"Electric Shock" by Cynthia Graber. Published by Matter. $0.99. Available online and for Kindle, iPad, and others.
by Seth Mnookin
Last spring, Jim Giles and Bobbie Johnson, a pair of British journalists who'd written for everywhere from The New York Times and The Guardian to Economist and Wired, announced their intention to launch Matter. It felt, to many of us in the science-writing racket, like a quixotic effort: Was there really pent-up demand for in-depth, independent reportage that covered breaking news about science within the parameters of long-form non-fiction?

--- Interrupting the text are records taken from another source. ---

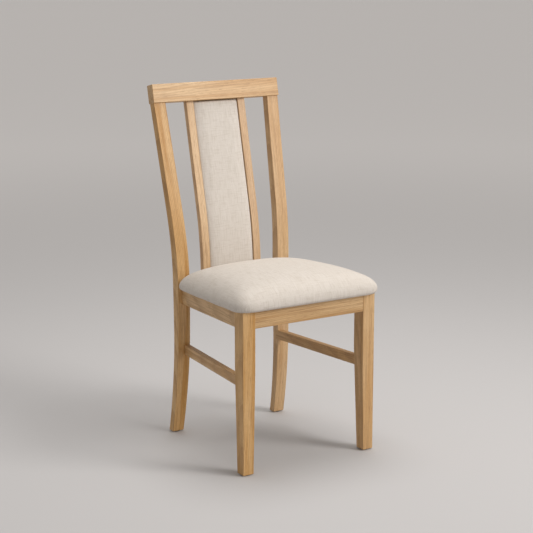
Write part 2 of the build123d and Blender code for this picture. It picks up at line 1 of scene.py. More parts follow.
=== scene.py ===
import bpy
import math
import numpy as np
from mathutils import Euler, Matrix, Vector


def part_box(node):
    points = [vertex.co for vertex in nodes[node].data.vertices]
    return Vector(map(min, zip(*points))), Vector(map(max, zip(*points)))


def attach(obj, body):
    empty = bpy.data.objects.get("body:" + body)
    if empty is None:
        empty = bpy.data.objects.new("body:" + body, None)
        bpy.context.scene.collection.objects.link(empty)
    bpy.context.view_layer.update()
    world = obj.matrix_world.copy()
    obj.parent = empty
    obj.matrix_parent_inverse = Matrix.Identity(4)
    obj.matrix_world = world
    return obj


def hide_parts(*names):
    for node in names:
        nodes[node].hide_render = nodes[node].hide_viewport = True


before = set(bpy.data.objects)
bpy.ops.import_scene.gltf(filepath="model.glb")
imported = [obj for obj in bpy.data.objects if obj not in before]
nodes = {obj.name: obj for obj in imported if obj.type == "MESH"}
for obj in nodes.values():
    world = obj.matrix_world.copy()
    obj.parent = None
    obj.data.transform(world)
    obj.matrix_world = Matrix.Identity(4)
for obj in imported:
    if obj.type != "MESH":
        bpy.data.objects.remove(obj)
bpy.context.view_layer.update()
print("frame loaded with", len(nodes), "nodes")

# where the chair stands in its own box: the legs' front faces and the raked plane the pad lies on
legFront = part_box("front_leg_left")[0].y
seatPlane = {"frontHeight": 0.4395, "fall": 0.0406}


def seatHeight(y):
    # the plane falls evenly from its height at the front legs' front face
    return seatPlane["frontHeight"] - seatPlane["fall"] * (y - legFront)


# node helpers

def addNode(tree, kind, links=None, **settings):
    node = tree.nodes.new(kind)
    for name, value in settings.items():
        setattr(node, name, value)
    for socket, value in (links or {}).items():
        if isinstance(value, bpy.types.NodeSocket):
            tree.links.new(value, node.inputs[socket])
        else:
            node.inputs[socket].default_value = value
    return node


def calc(tree, operation, a, b=0.0, c=0.0):
    return addNode(tree, "ShaderNodeMath", {0: a, 1: b, 2: c}, operation=operation).outputs[0]


def stretched(tree, vector, scale):
    return addNode(tree, "ShaderNodeVectorMath", {0: vector, 1: scale}, operation="MULTIPLY").outputs[0]


def noise(tree, vector, scale, detail, roughness=0.5):
    links = {"Vector": stretched(tree, vector, scale), "Scale": 1.0, "Detail": detail, "Roughness": roughness}
    return addNode(tree, "ShaderNodeTexNoise", links).outputs[0]


def between(tree, value, low, high, toLow=0.0, toHigh=1.0):
    links = {"Value": value, "From Min": low, "From Max": high, "To Min": toLow, "To Max": toHigh}
    return addNode(tree, "ShaderNodeMapRange", links, interpolation_type="SMOOTHSTEP").outputs[0]


def blendColour(tree, share, first, second):
    links = {0: share, 6: first, 7: second}
    return addNode(tree, "ShaderNodeMix", links, data_type="RGBA").outputs[2]


def newMaterial(name):
    material = bpy.data.materials.new(name)
    material.use_nodes = True
    tree = material.node_tree
    return material, tree, tree.nodes["Principled BSDF"]


def bumped(tree, shader, height, distance, strength):
    links = {"Height": height, "Distance": distance, "Strength": strength}
    tree.links.new(addNode(tree, "ShaderNodeBump", links).outputs[0], shader.inputs["Normal"])


def rgb(*values):
    return (*values, 1.0)


def paint(node, material):
    mesh = nodes[node].data
    mesh.materials.clear()
    mesh.materials.append(material)


# oak: rings round a pith that lies outside the board and leans a little, so faces show long pointed arches
oak = {
    "pale": rgb(0.690, 0.468, 0.246),
    "tan": rgb(0.595, 0.360, 0.155),
    "amber": rgb(0.485, 0.256, 0.080),
    "brown": rgb(0.320, 0.162, 0.056),
    "pore": rgb(0.20, 0.10, 0.04),
    "ringWidth": 0.0048, "pithLean": 0.045, "wander": 0.020,
    "amberShare": 0.78, "lateShare": 0.36, "streakShare": 0.55, "strokeShare": 0.46,
    "fibreShare": 0.26, "rayShare": 0.16, "poreShare": 0.42, "poreLimit": 0.67, "springPores": -0.11,
    "poreDepth": 0.00025, "fibreHeight": 0.3, "bump": 0.35,
    "roughness": 0.46, "poreRoughness": 0.22, "fibreRoughness": 0.10,
    "coat": 0.20, "coatRoughness": 0.28, "specular": 0.42,
}

# each pattern's cycles per metre across, across and along the grain, then its detail and roughness
oakPattern = {
    "wanderAcross": ((7, 7, 1.6), 3),
    "wanderUpward": ((5, 9, 2.3), 2),
    "fibres": ((850, 850, 13), 2),
    "bands": ((60, 60, 2.1), 3),
    "streaks": ((230, 230, 7.0), 3, 0.6),
    "strokes": ((480, 480, 34), 1),
    "cloud": ((13, 13, 2.2), 2),
    "pores": ((1500, 1500, 55), 1),
    "rays": ((310, 55, 120), 1),
}


# the bent members: grain follows the curve of the back, the sweep of the foot and the splay above the seat
bend = {
    "backHeight": 0.440, "backRun": 0.2, "backRadius": 0.898,
    "footHeight": 0.299, "footRadius": 1.41, "splay": 0.040,
}


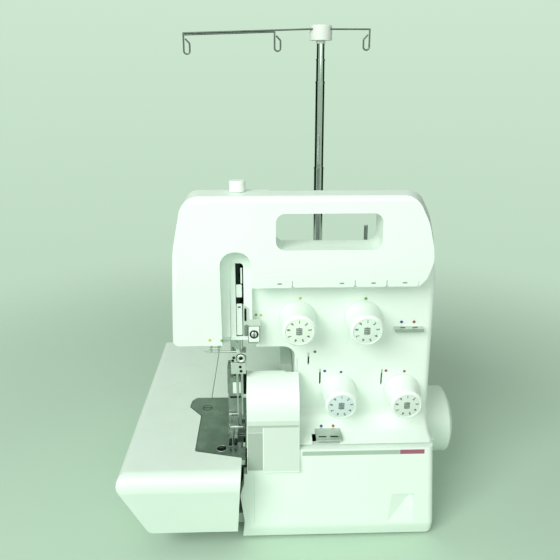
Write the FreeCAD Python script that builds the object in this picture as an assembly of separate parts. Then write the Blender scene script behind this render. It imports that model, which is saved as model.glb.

To answer 'yes' to that question required ignoring decades-long secular trends in journalism. Legacy news organizations ranging from CNN to my hometown paper, The Boston Globe, have been jettisoning specialized science reporters since the late 1990s. As profits disappeared and newsroom budgets shrank, "in-depth" projects became rarer and rarer. This is hardly a surprise. Nuanced, investigative reports have always been the equivalent of newsroom money pits: They require (relatively) highly paid reporters and editors, they don't produce a lot of copy relative to the amount of effort needed, and they don't typically deal with subjects advertisers want to be associated with. (Can you think of any companies that'd be eager to pitch their wares alongside this excellent Times series on the abuse of developmentally disabled patients in New York State group homes? Me neither.)